In my last post on writing a strong resume summary, Chaz left this comment:

What if you are in a situation where you can’t quantify your results? I volunteer for a nonprofit. Right now I am in the works to develop a database for them to keep track of the students and the mentors who mentor them. They need one because it is a “cardinal-sin” in database to have MS Excel as a database and would make their work a heck of a lot easier. What metrics would you use to quantify something if your not sure of how much it would improve their efficiency. Thank you for taking the time to read this.

It’s a great question and of course it applies to more than the summary. You constantly hear about how you should quantify your accomplishments in your resume, but what do you do when that’s not possible?

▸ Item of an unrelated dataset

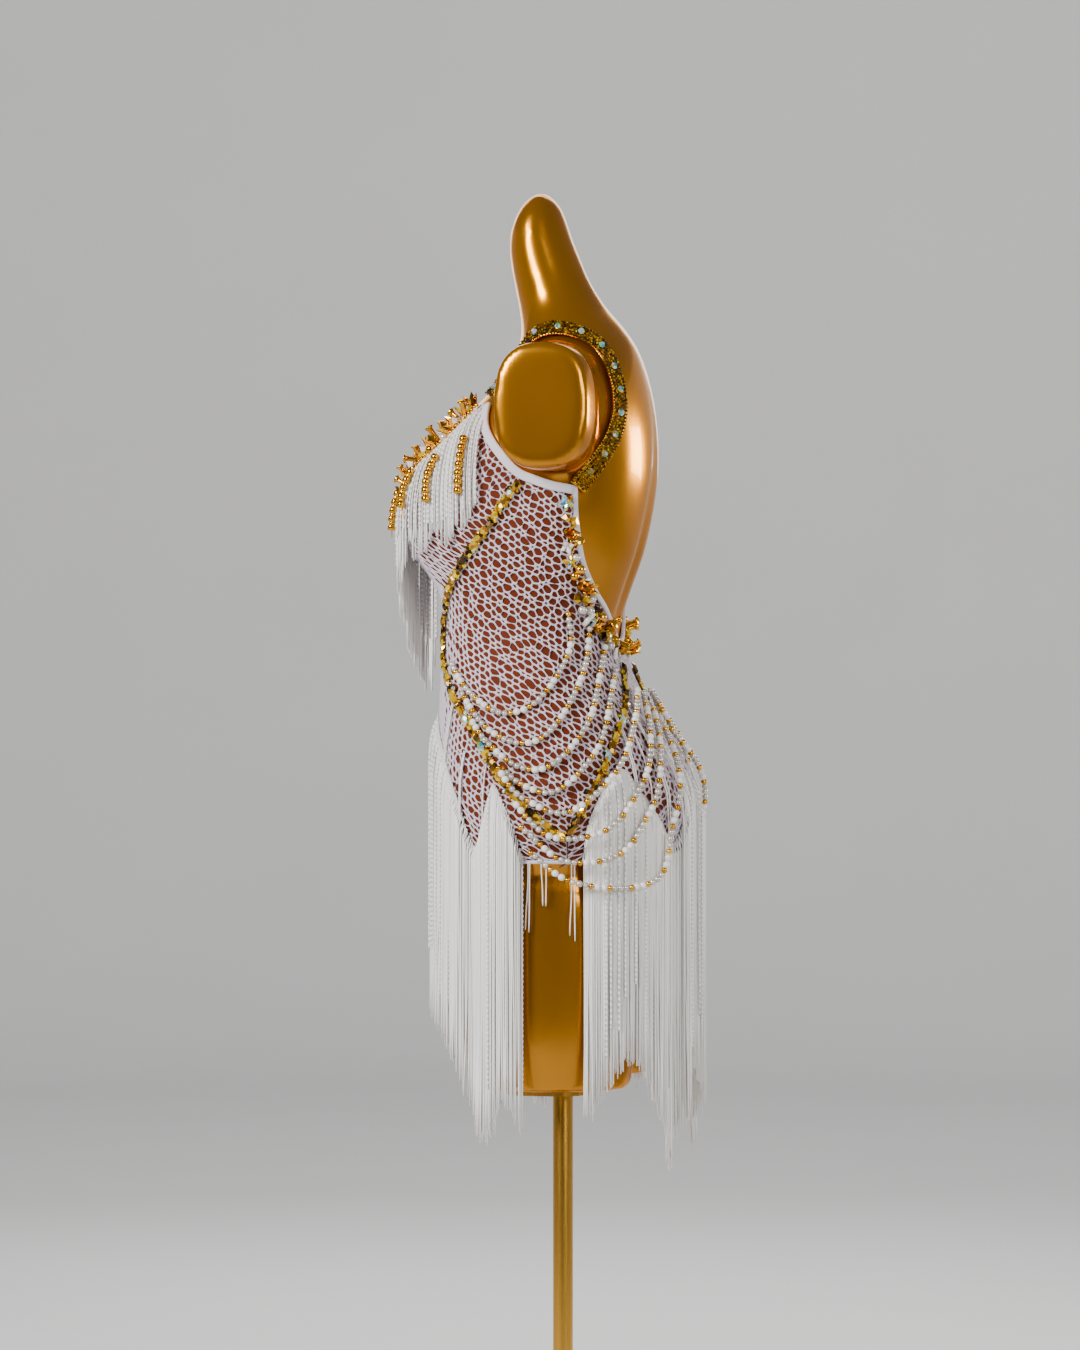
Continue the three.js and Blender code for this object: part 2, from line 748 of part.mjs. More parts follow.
function frontPanel() {
  const columns = FRONT_TOP.length - 1;
  const seamSide = (z) => ({ angle: frontSeam(z) - SEAM_GAP_ANGLE, z });
  const top = FRONT_TOP.map((p, i) => (i === columns ? seamSide(p.z) : p));
  const left = (t) => ({ angle: -90, z: THREE.MathUtils.lerp(CHEST_Z, top[0].z, t) });
  const right = (t) => seamSide(THREE.MathUtils.lerp(CHEST_Z, top[columns].z, t));
  const bottom = (s) => mix({ angle: -90, z: CHEST_Z }, seamSide(CHEST_Z), s);
  const half = [];
  for (const z of SEAM_ROWS) {
    half.push(top.map((_, c) => mix({ angle: -90, z }, seamSide(z), c / columns)));
  }
  for (let r = 1; r <= UPPER_ROWS; r += 1) {
    const t = r / UPPER_ROWS;
    half.push(top.map((_, c) => patch(bottom, (s) => alongRows(top, s), left, right, c / columns, t)));
  }
  return wall(half.map((row) => bothSides([...row].reverse())), CLOTH);
}

function sidePanel() {
  const frontSide = (z) => ({ angle: frontSeam(z) + SEAM_GAP_ANGLE, z });
  const backSide = (z) => ({ angle: sideBackEdge(z), z });
  const last = SIDE_TOP.length - 1;
  const top = SIDE_TOP.map((p, i) => (i === 0 ? frontSide(p.z) : p));
  const bottom = (s) => mix(frontSide(CHEST_Z), backSide(CHEST_Z), s);
  const left = (t) => frontSide(THREE.MathUtils.lerp(CHEST_Z, top[0].z, t));
  const right = (t) => backSide(THREE.MathUtils.lerp(CHEST_Z, top[last].z, t));
  const shares = Array.from({ length: SIDE_COLUMNS + 1 }, (_, c) => c / SIDE_COLUMNS);
  const grid = [];
  for (const z of SEAM_ROWS.filter((row) => row >= SIDE_TIP_Z)) {
    grid.push(shares.map((s) => mix(frontSide(z), backSide(z), s)));
  }
  for (let r = 1; r <= UPPER_ROWS; r += 1) {
    const t = r / UPPER_ROWS;
    grid.push(shares.map((s) => patch(bottom, (u) => alongRows(top, u), left, right, s, t)));
  }
  return wall(grid, CLOTH);
}

function backPanel() {
  const shares = Array.from({ length: BACK_COLUMNS + 1 }, (_, c) => c / BACK_COLUMNS);
  const rows = SEAM_ROWS.filter((z) => z <= BACK_TOP_Z);
  const grid = rows.map((z) => {
    const seam = { angle: backSeam(z) + SEAM_GAP_ANGLE, z };
    return bothSides(shares.map((s) => mix(seam, { angle: 90, z }, s)));
  });
  return wall(grid, CLOTH);
}

// The strip between the legs, which joins the lower edges of the front and the back.
function gusset() {
  const side = (angle, offset) => GUSSET.frontZ.map((z, i) => skin(angle, i ? z : z - GUSSET.endGap, offset));
  const under = (offset) => GUSSET.underY.map((y) => new THREE.Vector3(0, y, TRUNK[0].z - offset));
  const line = (offset) => [...side(-90, offset), ...under(offset), ...side(90, offset).reverse()];
  const inside = line(CLOTH.inner);
  const outside = line(CLOTH.outer);
  const at = (p, x) => new THREE.Vector3(x, p.y, p.z);
  const { halfWidth } = GUSSET;
  return loft(inside.map((p, i) => [
    at(p, -halfWidth),
    at(p, halfWidth),
    at(outside[i], halfWidth),
    at(outside[i], -halfWidth),
  ]));
}

// ---------------------------------------------------------------- bindings, straps and beaded trims

const NECKLINE = FRONT_TOP.slice(0, NECKLINE_POINTS);
const ARMHOLE = [...FRONT_TOP.slice(NECKLINE_POINTS), ...SIDE_TOP.slice(1)];

function armholeBinding() {
  return band(pathThrough(ARMHOLE, PATH_STEP.binding), () => ({ ...TRIM, ...BINDING }));
}

function backBinding() {
  const edge = [...BACK_OPENING].reverse();
  const start = mix(edge[0], edge[1], BACK_BINDING.startShare);
  const middle = { angle: 90, z: BACK_TOP_Z - BACK_BINDING.middleDrop };
  const path = pathThrough(bothSides([start, ...edge.slice(1, -1), middle]), PATH_STEP.binding);
  return band(path, () => ({ ...TRIM, ...BACK_BINDING }));
}

function strap() {
  return band(pathThrough(STRAP_PATH, PATH_STEP.strap), () => STRAP);
}

// A line of set stones, as one raised band.
function stoneLine(rows) {
  return band(pathThrough(rows, PATH_STEP.stones), () => STONES);
}

// One bugle bead that stands up out of a beaded strip, leaning its own way.
function bugle(root, out, across, along, i, length) {
  const lean = new THREE.Vector3()
    .addScaledVector(out, BUGLE.out)
    .addScaledVector(across, BUGLE.across * (2 * scatter(i, 1) - 1))
    .addScaledVector(along, BUGLE.along * (2 * scatter(i, 2) - 1))
    .normalize();
  const side = new THREE.Vector3().crossVectors(lean, along).normalize();
  const other = new THREE.Vector3().crossVectors(lean, side);
  const ring = (distance, radius) => Array.from({ length: BUGLE.sides }, (_, k) => {
    const turn = (2 * Math.PI * k) / BUGLE.sides;
    return root.clone()
      .addScaledVector(lean, distance)
      .addScaledVector(side, radius * Math.cos(turn))
      .addScaledVector(other, radius * Math.sin(turn));
  });
  return loft([ring(0, BUGLE.rootRadius), ring(length, BUGLE.tipRadius)]);
}

function beading(path, sectionAt, { every, shortest, longest }) {
  const pieces = [band(path, sectionAt)];
  path.forEach((place, i) => {
    if (i % every !== every - 1) {
      return;
    }
    const { out, across } = frameAt(path, i);
    const along = new THREE.Vector3().crossVectors(across, out);
    const { inner, outer, shift = 0 } = sectionAt(place, i);
    const root = trunkPoint(place.angle, place.z)
      .addScaledVector(across, shift)
      .addScaledVector(out, (inner + outer) / 2 + BUGLE.rise);
    const length = THREE.MathUtils.lerp(shortest, longest, scatter(i, 3));
    pieces.push(bugle(root, out, across, along, i, length));
  });
  return union(pieces);
}

function backBeading() {
  const sectionAt = (place) => ({ ...BEADING, width: place.width });
  return beading(pathThrough(BACK_BEADING_PATH, PATH_STEP.beading), sectionAt, BACK_BUGLES);
}

function neckBeading() {
  const sectionAt = () => ({ ...BEADING, ...NECK_BEADING });
  const rows = [mix(NECKLINE[0], NECKLINE[1], NECK_BEADING.centreGapShare), ...NECKLINE.slice(1)];
  return beading(pathThrough(rows, PATH_STEP.beading), sectionAt, NECK_BUGLES);
}

function tubeOnBody(route, offset, section) {
  const knots = route.map(([angle, z]) => ({ angle, z }));
  const places = pathThrough(knots, PATH_STEP.tube);
  return tube(places.map(({ angle, z }) => hanging(angle, z, offset)), section);
}

// ---------------------------------------------------------------- fringes

// The way of a strand from its root: straight down the slope of the body as far as the body swells,
// then free to the hem. Each place keeps the spot on the body that it touched last.
function fallLine(root, hemRows) {
  const line = [];
  let { angle, z } = root;
  const hem = () => linear(hemRows, 'angle', angle, 'z');
  while (z > hem() && outward(angle, z).z > STRAND.leaves) {
    const round = trunkPoint(angle + 0.5, z).sub(trunkPoint(angle - 0.5, z));
    const down = trunkPoint(angle, z - 1).sub(trunkPoint(angle, z + 1));
    angle -= (round.dot(down) / round.lengthSq()) * (STRAND.step / 2);
    z -= STRAND.step;
    line.push({ angle, z });
  }
  const touch = { angle, z };
  const kept = Math.max(1, Math.ceil((line.length * STRAND.step) / STRAND.foldStep));
  const bends = [];
  for (let i = 0; i <= kept; i += 1) {
    bends.push(line[Math.round((i / kept) * (line.length - 1))] ?? touch);
  }
  const free = z - hem() > STRAND.rootLength;
  return { bends: line.length > 2 ? bends : [touch], touch, endZ: free ? hem() : null };
}

// A tape with strands that grow out of its lower edge. Each strand has a place for its left and its
// right edge on the tape, and four sides.
function fringe(strands, hemRows, { shift = 0, offset }) {
  const places = strands.flatMap(({ left, right }) => [left, right]);
  const lower = -Math.sign(places[places.length - 1].angle - places[0].angle);
  const { inner, outer, width } = FRINGE_TAPE;
  const points = places.flatMap((place, i) => {
    const { out, across } = frameAt(places, i);
    const corner = (side, height) => trunkPoint(place.angle, place.z)
      .addScaledVector(across, shift + (side * width) / 2)
      .addScaledVector(out, height);
    return [corner(-lower, inner), corner(lower, inner), corner(lower, outer), corner(-lower, outer)];
  });
  const triangles = [];
  const quad = (a, b, c, d) => triangles.push([a, b, c], [a, c, d]);
  const growRing = (ring, { angle, z }, levelZ) => {
    const out = outward(angle, z);
    const round = new THREE.Vector3(-out.y, out.x, 0).normalize().multiplyScalar(-lower);
    const first = points.length;
    for (const [side, depth] of [[-1, -1], [-1, 1], [1, 1], [1, -1]]) {
      const point = trunkPoint(angle, z)
        .addScaledVector(round, (side * STRAND.width) / 2)
        .addScaledVector(out, offset + (depth * STRAND.thickness) / 2);
      points.push(levelZ === null ? point : point.setZ(levelZ));
    }
    const level = [first, first + 1, first + 2, first + 3];
    for (let k = 0; k < 4; k += 1) {
      const m = (k + 1) % 4;
      quad(ring[k], ring[m], level[m], level[k]);
    }
    return level;
  };
  for (let i = 0; i < places.length - 1; i += 1) {
    const here = 4 * i;
    const next = here + 4;
    quad(here, here + 1, next + 1, next);
    quad(here + 2, here + 3, next + 3, next + 2);
    quad(here + 3, here, next, next + 3);
    if (i % 2) {
      quad(here + 1, here + 2, next + 2, next + 1);
      continue;
    }
    let ring = [here + 1, here + 2, next + 2, next + 1];
    const { left, right } = strands[i / 2];
    const root = mix(left, right, 0.5);
    const start = { angle: root.angle, z: (points[here + 1].z + points[next + 1].z) / 2 - STRAND.rootLength };
    const { bends, touch, endZ } = fallLine(start, hemRows);
    for (const bend of bends) {
      ring = growRing(ring, bend, null);
    }
    if (endZ !== null) {
      ring = growRing(ring, touch, endZ);
    }
    quad(...ring);
  }
  const last = 4 * (places.length - 1);
  quad(3, 2, 1, 0);
  quad(last, last + 1, last + 2, last + 3);
  return solid(points, triangles);
}

function mirrorPlace({ angle, z }) {
  return { angle: otherSide(angle), z };
}

function hipFringe(rootRows, hemRows) {
  const path = pathThrough(rootRows, PATH_STEP.hipRoot);
  const first = path[0].angle;
  const pitch = (path[path.length - 1].angle - first) / HIP_FRINGE.strandsPerSide;
  const place = (angle) => ({ angle, z: linear(path, 'angle', angle, 'z') });
  const strands = [];
  for (let i = 0; i < HIP_FRINGE.strandsPerSide; i += 1) {
    const middle = first + (i + 0.5) * pitch;
    const half = (STRAND.fill * pitch) / 2;
    strands.push({ left: place(middle - half), right: place(middle + half) });
  }
  const mirrored = [...strands].reverse().map(({ left, right }) => ({
    left: mirrorPlace(right),
    right: mirrorPlace(left),
  }));
  return fringe([...strands, ...mirrored], bothSides(hemRows), HIP_FRINGE);
}

function neckFringe() {
  const path = pathThrough(NECKLINE, PATH_STEP.neckRoot);
  const end = path.length - Math.round(NECK_FRINGE.topGap / PATH_STEP.neckRoot);
  const at = (share) => path[Math.round(share * (end - 1))];
  const strands = [];
  for (let i = 0; i < NECK_FRINGE.strands; i += 1) {
    const middle = (i + 0.5) / NECK_FRINGE.strands;
    const half = STRAND.fill / NECK_FRINGE.strands / 2;
    strands.push({ left: at(middle - half), right: at(middle + half) });
  }
  return fringe(strands, NECK_HEM, NECK_FRINGE);
}

// ---------------------------------------------------------------- the model

const model = new THREE.Group();
model.name = 'latin_dance_dress_on_form';

function add(name, geometry, look) {
  const mesh = new THREE.Mesh(geometry, new THREE.MeshStandardMaterial(COLOURS[look]));
  mesh.name = name;
  model.add(mesh);
}

function addPair(name, geometry, look) {
  add(`${name}_left`, geometry, look);
  add(`${name}_right`, mirrorGeometry(geometry), look);
}

add('form_body', formBody(), 'form');
add('stand_plate', roundedPlate(PLATE), 'brass');
add('stand_pole', standPole(), 'brass');
add('stand_base', standBase(), 'brass');

add('front_panel', frontPanel(), 'net');
add('back_panel', backPanel(), 'net');
addPair('side_panel', sidePanel(), 'net');
add('gusset', gusset(), 'elastic');
addPair('armhole_binding', armholeBinding(), 'elastic');
add('back_binding', backBinding(), 'elastic');
addPair('strap', strap(), 'gold');

addPair('front_stone_line', stoneLine(STONE_FRONT), 'crystal');
addPair('back_stone_line', stoneLine(STONE_BACK), 'crystal');
addPair('neck_beading', neckBeading(), 'gold');
addPair('back_beading', backBeading(), 'gold');

addPair('neck_fringe', neckFringe(), 'fringe');
add('hip_fringe_front', hipFringe(HIP_ROOT_FRONT, HEM_FRONT), 'fringe');
add('hip_fringe_back', hipFringe(HIP_ROOT_BACK, HEM_BACK), 'fringe');

SWAGS.forEach(({ route, offset }, i) => {
  addPair(`pearl_swag_${i + 1}`, tubeOnBody(route, offset, SWAG_TUBE), 'pearl');
});
STRINGS.forEach(({ route }, i) => {
  addPair(`gold_string_${i + 1}`, tubeOnBody(route, STRING_TUBE.offset, STRING_TUBE), 'gold');
});

export default model;
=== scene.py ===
# %% [markdown]
# # A latin dance dress on its dress form
#
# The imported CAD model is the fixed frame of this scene. It holds every cut piece, trim and fringe at its
# real size, as plain faceted solids. This file dresses it: each solid is replaced by a piece with the
# real fineness, in the same place. Everything is worked out in millimetres on the surface of the form
# and goes into the meshes in metres.

# %% Load the frame
import bpy
import numpy as np
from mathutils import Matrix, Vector


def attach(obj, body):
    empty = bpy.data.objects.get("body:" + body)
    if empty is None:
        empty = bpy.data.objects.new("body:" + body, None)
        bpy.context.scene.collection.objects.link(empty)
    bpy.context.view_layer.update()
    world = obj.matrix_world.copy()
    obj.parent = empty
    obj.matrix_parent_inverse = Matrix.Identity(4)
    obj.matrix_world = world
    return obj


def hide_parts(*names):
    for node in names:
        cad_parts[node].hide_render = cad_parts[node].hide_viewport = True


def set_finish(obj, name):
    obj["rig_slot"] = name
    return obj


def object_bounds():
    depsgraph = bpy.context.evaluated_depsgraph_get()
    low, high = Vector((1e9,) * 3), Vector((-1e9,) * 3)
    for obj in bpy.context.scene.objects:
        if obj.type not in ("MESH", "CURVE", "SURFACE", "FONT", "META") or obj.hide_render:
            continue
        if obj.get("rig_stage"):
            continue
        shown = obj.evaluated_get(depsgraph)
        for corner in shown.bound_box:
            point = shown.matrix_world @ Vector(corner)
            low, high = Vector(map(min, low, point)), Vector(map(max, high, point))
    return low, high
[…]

The answer depends on why it’s not possible. In Chaz’s situation, his accomplishment will be quantifiable because it will save his colleagues some specific amount of time – he just doesn’t know the exact details yet. In that case, I recommend guesstimating (and being clear that it’s a guesstimate). If others could help you decide the impact, ask them but otherwise just think about the improvements you’re making and what impact you personally would expect them to have. Will this database eliminate 20% of the unnecessary work they’re doing now? 40%? 60%? Once you’ve decided on a reasonable number, you might word the bullet point something like this:

  • Currently developing database projected to streamline workload by 25% – replacing unwieldy Excel spreadsheet with fully functional relational database that will allow employees to quickly access information and run a variety of accurate reports.

By using the word ‘projected’ you are making clear that you don’t yet know the exact impact, but you’re still taking credit for the inevitable results that will occur from your work.

But my work isn’t quantifiable

OK, but what if it’s just not possible to describe your impact in numbers, either because you don’t know them or because the work you do doesn’t lend itself to measurement? In that case, focus on the overall impact of your work. For example, if you are a graphic designer in an agency and no one ever tells you how many sales your work generated, talk instead about the creative impact. Perhaps you redesigned a logo because the company’s image was stale and they wanted to attract a younger market. In that case, your impact was modernizing the brand.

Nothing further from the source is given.